Items from a dataset

***

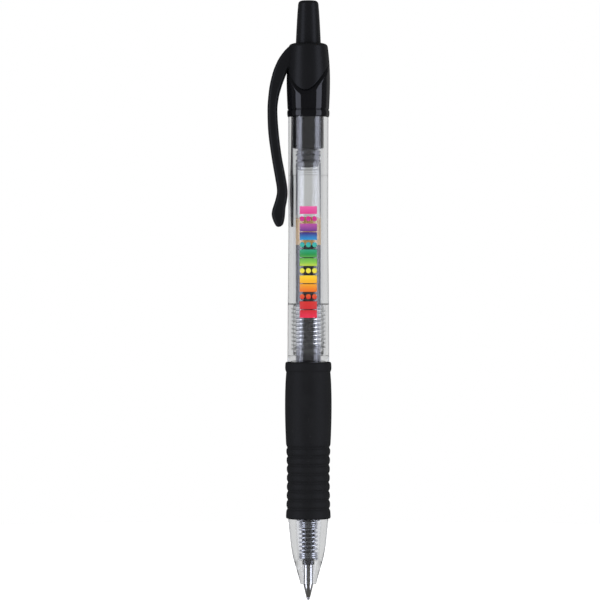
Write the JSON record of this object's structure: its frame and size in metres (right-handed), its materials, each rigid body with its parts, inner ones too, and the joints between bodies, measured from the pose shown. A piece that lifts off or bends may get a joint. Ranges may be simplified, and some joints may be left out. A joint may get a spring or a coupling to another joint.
{
  "type": "gel pen",
  "caption": "Retractable gel pen with a clear two-part barrel, ribbed rubber grip, side pocket clip, click button and a clear-tube refill.",
  "frame": {"origin": "on the pen's axis at the middle of the rubber grip, where the hand holds it", "axes": "+Z along the pen from the nib to the push button; the clip is towards -X; at rest the nib is out, in the writing position"},
  "size_m": [0.0152, 0.011, 0.1419],
  "materials": {
    "clear_barrel": "clear injection-moulded polycarbonate, polished",
    "grip_rubber": "matte black elastomer",
    "spring_steel": "bright drawn spring wire",
    "housing_black": "glossy black moulding",
    "trim_black": "fine matte black moulding",
    "mechanism_black": "plain black moulding",
    "refill_clear": "clear extruded polypropylene",
    "grease": "amber follower grease",
    "ink": "black gel ink",
    "holder": "smoke-clear moulding with ink in its channel",
    "tip_metal": "turned nickel silver",
    "ball_metal": "polished ball"
  },
  "bodies": {
    "front_section": {"front_barrel": "clear_barrel", "grip_sleeve": "grip_rubber", "return_spring": "spring_steel"},
    "rear_section": {"rear_barrel": "clear_barrel", "clip_housing": "housing_black", "clip_collar": "trim_black"},
    "pocket_clip": {"clip": "trim_black"},
    "button": {"push_button": "trim_black"},
    "rotor": {"cam_rotor": "mechanism_black"},
    "refill": {"refill_tube": "refill_clear", "refill_tail_plug": "refill_clear", "grease_follower": "grease", "ink_column": "ink", "tip_holder": "holder", "backflow_ball": "ball_metal", "tip_body": "tip_metal"},
    "writing_ball": {"tip_ball": "ball_metal"}
  },
  "joints": [
    {"name": "barrel_unscrew", "type": "slide", "parent": "front_section", "child": "rear_section", "axis": [0, 0, 1], "range_m": [0, 0.0125]},
    {"name": "button_press", "type": "slide", "parent": "rear_section", "child": "button", "axis": [0, 0, 1], "range_m": [-0.0012, 0.0045]},
    {"name": "rotor_turn", "type": "hinge", "parent": "button", "child": "rotor", "pos_m": [0, 0, 0.07215], "axis": [0, 0, 1], "range_deg": [-13, 46]},
    {"name": "refill_slide", "type": "slide", "parent": "front_section", "child": "refill", "axis": [0, 0, 1], "range_m": [-0.0012, 0.0045], "deforming": ["return_spring"]},
    {"name": "clip_flex", "type": "hinge", "parent": "rear_section", "child": "pocket_clip", "pos_m": [-0.0052, 0, 0.0923], "axis": [0, 1, 0], "range_deg": [0, 8], "stiffness_Nm_per_rad": 0.3},
    {"name": "ball_roll", "type": "hinge", "parent": "refill", "child": "writing_ball", "pos_m": [0, 0, -0.0375], "axis": [1, 0, 0], "continuous": true}
  ],
  "couplings": [
    {"joint": "refill_slide", "follows": "button_press", "ratio": 1},
    {"joint": "rotor_turn", "follows": "button_press", "rad_per_m": 174.5}
  ]
}
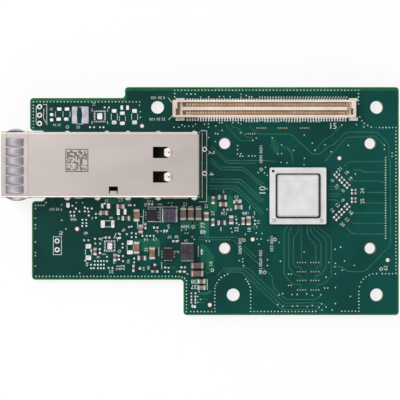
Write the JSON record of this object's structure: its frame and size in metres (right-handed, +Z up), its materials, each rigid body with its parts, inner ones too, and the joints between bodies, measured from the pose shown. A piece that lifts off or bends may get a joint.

***

Given exercise
Please repeat the material above, word for word and in full.

Result of this task
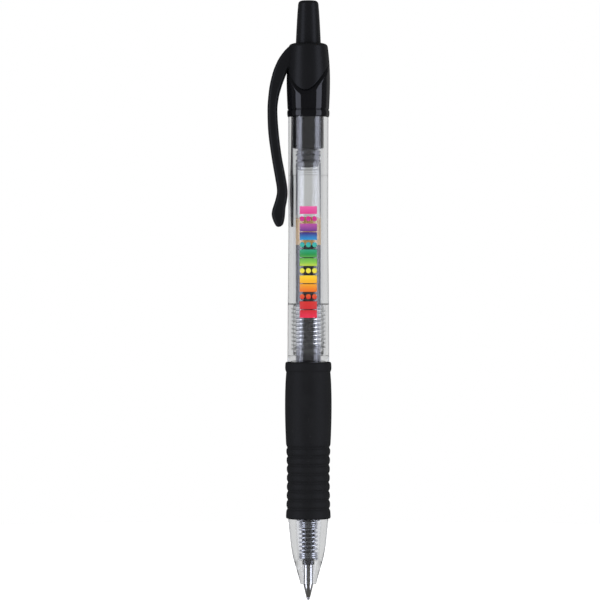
Write the JSON record of this object's structure: its frame and size in metres (right-handed), its materials, each rigid body with its parts, inner ones too, and the joints between bodies, measured from the pose shown. A piece that lifts off or bends may get a joint. Ranges may be simplified, and some joints may be left out. A joint may get a spring or a coupling to another joint.
{
  "type": "gel pen",
  "caption": "Retractable gel pen with a clear two-part barrel, ribbed rubber grip, side pocket clip, click button and a clear-tube refill.",
  "frame": {"origin": "on the pen's axis at the middle of the rubber grip, where the hand holds it", "axes": "+Z along the pen from the nib to the push button; the clip is towards -X; at rest the nib is out, in the writing position"},
  "size_m": [0.0152, 0.011, 0.1419],
  "materials": {
    "clear_barrel": "clear injection-moulded polycarbonate, polished",
    "grip_rubber": "matte black elastomer",
    "spring_steel": "bright drawn spring wire",
    "housing_black": "glossy black moulding",
    "trim_black": "fine matte black moulding",
    "mechanism_black": "plain black moulding",
    "refill_clear": "clear extruded polypropylene",
    "grease": "amber follower grease",
    "ink": "black gel ink",
    "holder": "smoke-clear moulding with ink in its channel",
    "tip_metal": "turned nickel silver",
    "ball_metal": "polished ball"
  },
  "bodies": {
    "front_section": {"front_barrel": "clear_barrel", "grip_sleeve": "grip_rubber", "return_spring": "spring_steel"},
    "rear_section": {"rear_barrel": "clear_barrel", "clip_housing": "housing_black", "clip_collar": "trim_black"},
    "pocket_clip": {"clip": "trim_black"},
    "button": {"push_button": "trim_black"},
    "rotor": {"cam_rotor": "mechanism_black"},
    "refill": {"refill_tube": "refill_clear", "refill_tail_plug": "refill_clear", "grease_follower": "grease", "ink_column": "ink", "tip_holder": "holder", "backflow_ball": "ball_metal", "tip_body": "tip_metal"},
    "writing_ball": {"tip_ball": "ball_metal"}
  },
  "joints": [
    {"name": "barrel_unscrew", "type": "slide", "parent": "front_section", "child": "rear_section", "axis": [0, 0, 1], "range_m": [0, 0.0125]},
    {"name": "button_press", "type": "slide", "parent": "rear_section", "child": "button", "axis": [0, 0, 1], "range_m": [-0.0012, 0.0045]},
    {"name": "rotor_turn", "type": "hinge", "parent": "button", "child": "rotor", "pos_m": [0, 0, 0.07215], "axis": [0, 0, 1], "range_deg": [-13, 46]},
    {"name": "refill_slide", "type": "slide", "parent": "front_section", "child": "refill", "axis": [0, 0, 1], "range_m": [-0.0012, 0.0045], "deforming": ["return_spring"]},
    {"name": "clip_flex", "type": "hinge", "parent": "rear_section", "child": "pocket_clip", "pos_m": [-0.0052, 0, 0.0923], "axis": [0, 1, 0], "range_deg": [0, 8], "stiffness_Nm_per_rad": 0.3},
    {"name": "ball_roll", "type": "hinge", "parent": "refill", "child": "writing_ball", "pos_m": [0, 0, -0.0375], "axis": [1, 0, 0], "continuous": true}
  ],
  "couplings": [
    {"joint": "refill_slide", "follows": "button_press", "ratio": 1},
    {"joint": "rotor_turn", "follows": "button_press", "rad_per_m": 174.5}
  ]
}
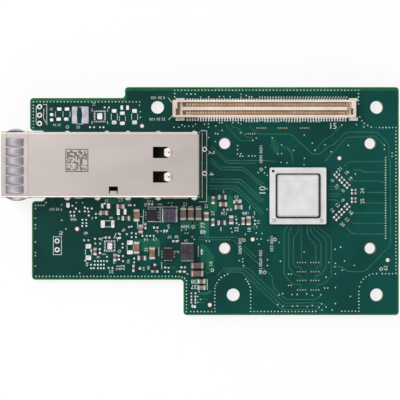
Write the JSON record of this object's structure: its frame and size in metres (right-handed, +Z up), its materials, each rigid body with its parts, inner ones too, and the joints between bodies, measured from the pose shown. A piece that lifts off or bends may get a joint.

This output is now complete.